Where can we turn for advice and inspiration to give us a purpose that will engage you and everyone else involved?
The British Buddhist society was founded by a well-known London barrister who rejoiced with mild irony in the name Christmas Humphries. In his 1968 book Concentration and Meditation, he said:
“For those alone in whom the white flame of compassion is alight past all extinguishing appreciate that to live to benefit mankind is the first step.”
Pure compassion might seem only relevant to adepts in a search for enlightenment, but neuroscience supports the idea that compassion is an important precursor to happiness and the evidence is that happiness binds people to common purpose. Which makes positivity a healthy leadership quality.
Healthcare is fundamentally about kin-ship and kin-dness to our fellow beings. Even on its own, making compassion your purpose will likely bring people along.
Recently, neuroscience has made links between purposeful motivation and alternations in brain activity, especially within established dopamine pathways, that form the basis of reward.
We are a long way from having an adequate neurological model that will join the dots at the level of business strategy, but the late Culadasa, a neuroscientist turned contemplative, summarised it well:
“Having a clear sense of purpose will fire up your motivation.”
The point here is that your motivation – your ability to bring yourself to do something in the teeth of adversity – is underpinned by purpose. Without clear purpose, motivation will wane.
Less scientifically, Simon Sinek – in his wildly popular TED talk and subsequent career as business guru – insists that enterprises should “Start with Why”:
“People don’t buy what you do, they buy why you do it.”
This succinctly sums up the importance of purpose to customers of a business, although it’s hard to imagine that purpose excuses poor execution (your ‘what’ will also need to satisfy your customers).
Sinek’s rule of thumb also, to my mind, implies that culture is more important than strategy, which is famously reflected in the phrase ‘Culture eats strategy for breakfast’. There are many examples where purpose and culture are closely linked.
John Lewis, a long-standing exemplar of staff engagement, says its purpose “puts the happiness of Partners at our core”. (employees are called ‘Partners’ and are capitalised). Richard Sheridan famously wrote the book Joy Inc. which laid out why his company, Menlo Innovations, has a single goal: Joy at work.
Does that help you? Perhaps not. As a struggling innovator working with not-enough-cash and not-enough-customers, Joy, Happiness and Compassion are all very well, but they don’t necessarily help practically to bind your various constituencies together.
For me, the most convincing outline of how to think about purpose is in the book published in 2020 by Alex Edmans, Professor of Finance at London Business School. Grow the Pie sets out to make a case for something more nuanced.
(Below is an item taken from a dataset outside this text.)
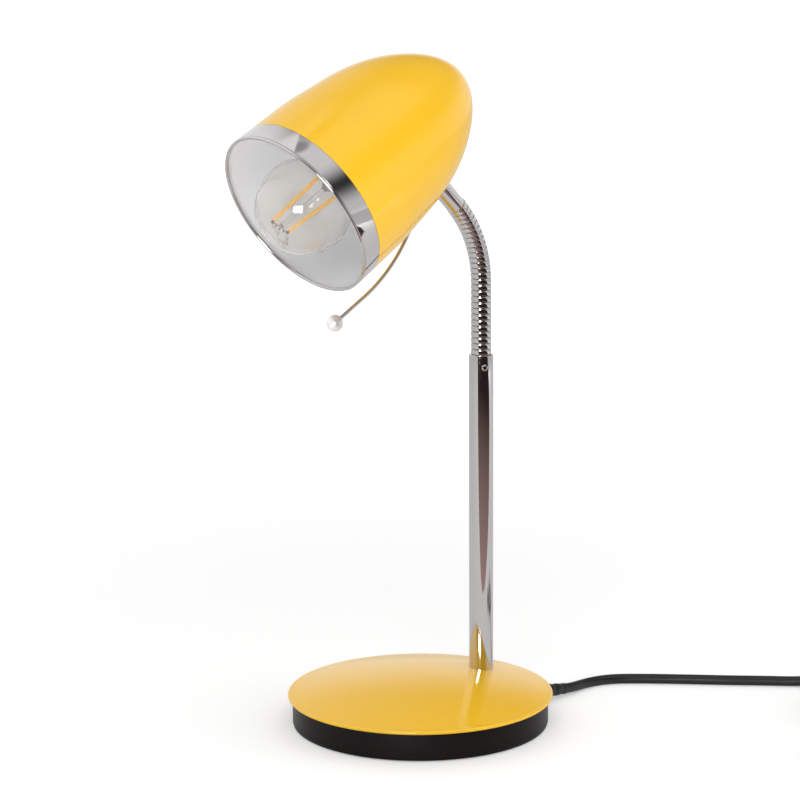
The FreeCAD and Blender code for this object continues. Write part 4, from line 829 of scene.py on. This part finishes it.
def shade_outline(shade, inset, steps=72):
    """The shade's outline as radius and station: a straight flare, then a spline through shares."""
    shoulder = shade.shoulder_radius - inset
    way, width = np.array(SHADE_SHARES).T
    stations = shade.shoulder + way * (shade.nose - inset - shade.shoulder)
    points = np.column_stack([width * shoulder, stations])
    flare = unit(np.array([shade.shoulder_radius - shade.rim_radius, shade.shoulder]))
    nose = spline(points, flare, (-1.0, 0.0), steps)
    nose[-1, 0] = 0
    share = np.linspace(0, 1, 12)[:-1, None]
    rim = np.array([shade.rim_radius - inset, 0])
    return np.vstack([rim + share * (points[0] - rim), nose])


def radius_at(outline, station):
    """An outline's radius at a station."""
    return np.interp(station, outline[:, 1], outline[:, 0])


def on_outline(outline, station, step=0.0004):
    """The outline's point at a station and the way out of the wall there."""
    lower, upper = radius_at(outline, [station - step, station + step])
    out = unit(np.array([2 * step, lower - upper]))
    return np.array([radius_at(outline, station), station]), out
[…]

He understands that investors want the right returns for their risks, but also points out that employees, customers, governments, suppliers and the environment all benefit from the value created by businesses, and they suffer losses if businesses fail. For Professor Edmans, value is driven by purpose, but value may be different things to different people.
He maintains that any enterprise requires a complex balancing act involving compromises, trade-offs and collective responsibility.
A simple statement of purpose may help to gird the loins in the face of competition and setbacks, but you need to make sure it takes account of these complexities.
This is partly why pure focus on ‘shareholder value’ fails in the longer term; it puts investors ahead of all the other stakeholders in a business. Instead, the purpose must bind together all the ‘owners’ of the business – each of whom has a slice of the titular ‘pie’, the symbol of overall value created by the enterprise.
“Grow the Pie” is not for the faint-hearted. It is from a leading academic and is dense with evidence and is closely argued; small font, lots of pages. But making your way through this may be worthwhile in order to help you tease out what value you are adding in each of the parts of Edeman’s metaphorical pie.
Whichever way you articulate it, whether you use compassion, employee joyfulness, a Why, or a value-based company value-pie, you’re going to need clarity of purpose to bring people with you.
And just so you know that we practice what we preach, here at CAREFUL we say our purpose is: ‘to bring people together in a trusted digital space to achieve safer, better healthcare’. We think it’s hard to argue with the value of that.